Can I decorate the cake with edible flowers?
This would be beautiful and add a professional look to the cake! Use edible flowers for garnish such as citrus blossom, daisies, lavender, violets or pansies and use ones that you have grown yourself free from pesticides or from a reputable grower.

More Cake Recipes To Try
- Chocolate Fudge Cake
- Homemade Lemon Bundt Cake
- Homemade Cherry Cake
- Lemon Cream Cheese Bundt Cake
- Perfect Vanilla Cupcakes

Daffodil Cake
Ingredients
Cake Batter
- 1 cup pastry flour
- 2 tablespoons cornstarch
- 1½ cups granulated sugar – divided
- 6 large egg yolks – room temperature
- 1 teaspoon vanilla extract
- 12 large egg whites – room temperature
- 1 teaspoon cream of tartar
- 1 pinch salt
- 1 zest of orange
- 2 tablespoons orange juice
Orange Glaze
- 1 cup powdered sugar
- 2 ½ tablespoons orange juice
Instructions
Cake Batter
- Pre-heat the oven to 350℉ (180℃).
- In a medium bowl sift together three times the flour, cornstarch and ¾ cups of sugar. Set the bowl aside.

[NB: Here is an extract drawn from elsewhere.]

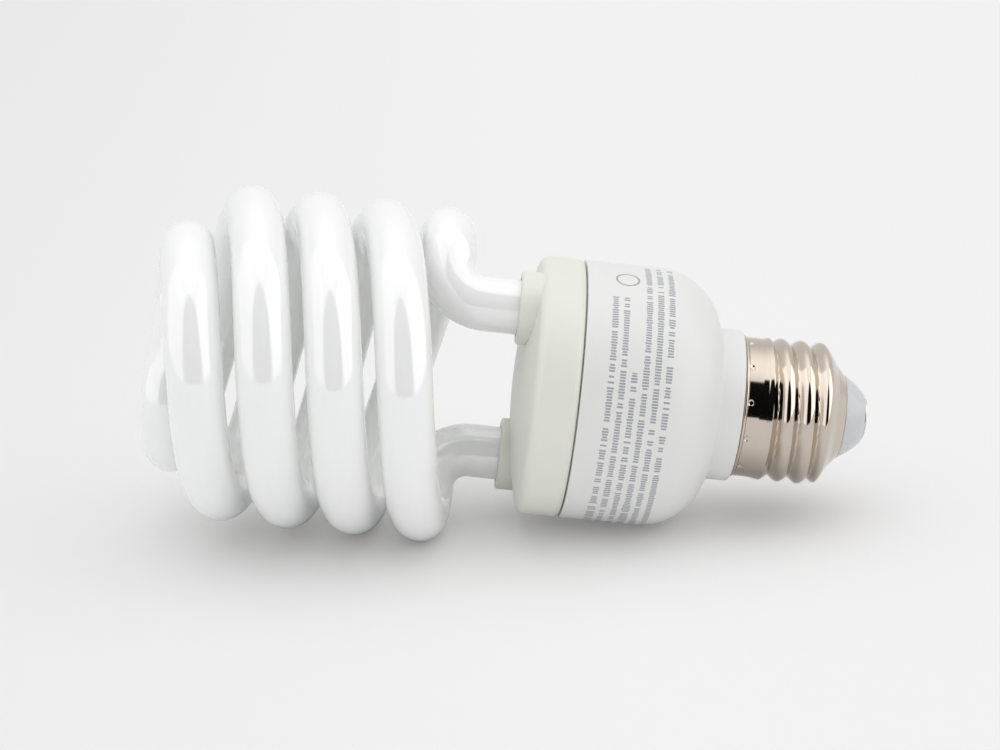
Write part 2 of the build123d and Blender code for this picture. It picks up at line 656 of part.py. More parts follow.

- In the bowl of a stand mixer, beat the egg whites, vanilla, cream of tartar and salt on medium-high speed until soft peaks form. Add ½ cup of sugar, 1 tablespoon at a time and continue beating until it reaches medium peaks. Gently fold in the flour mixture, ¼ at a time until just incorporated.
- In another medium bowl beat the yolks, orange zest and juice and remaining sugar on high speed until light in color and thickened. Fold in ⅓ of the white batter just until combined.
- In an ungreased 10 inch tube pan, alternate dropping spoonfuls of yellow and white batter to give it a marble effect. Bake approximately 40-45 minutes or until a toothpick inserted in the cake comes out clean or with just a few crumbs attached.
- Cool the cake upside down in the pan resting on top of a cooling rack. Let it hang until completely cooled. To remove the cake from the pan, run a knife around the sides of the cake.
- Drizzle the glaze over the cooled cake and let it set. Garnish with orange slices or zest. Enjoy!
Orange Glaze
- In a small bowl mix together powdered sugar and orange juice. Add more or less powdered sugar depending on your preferred glaze consistency.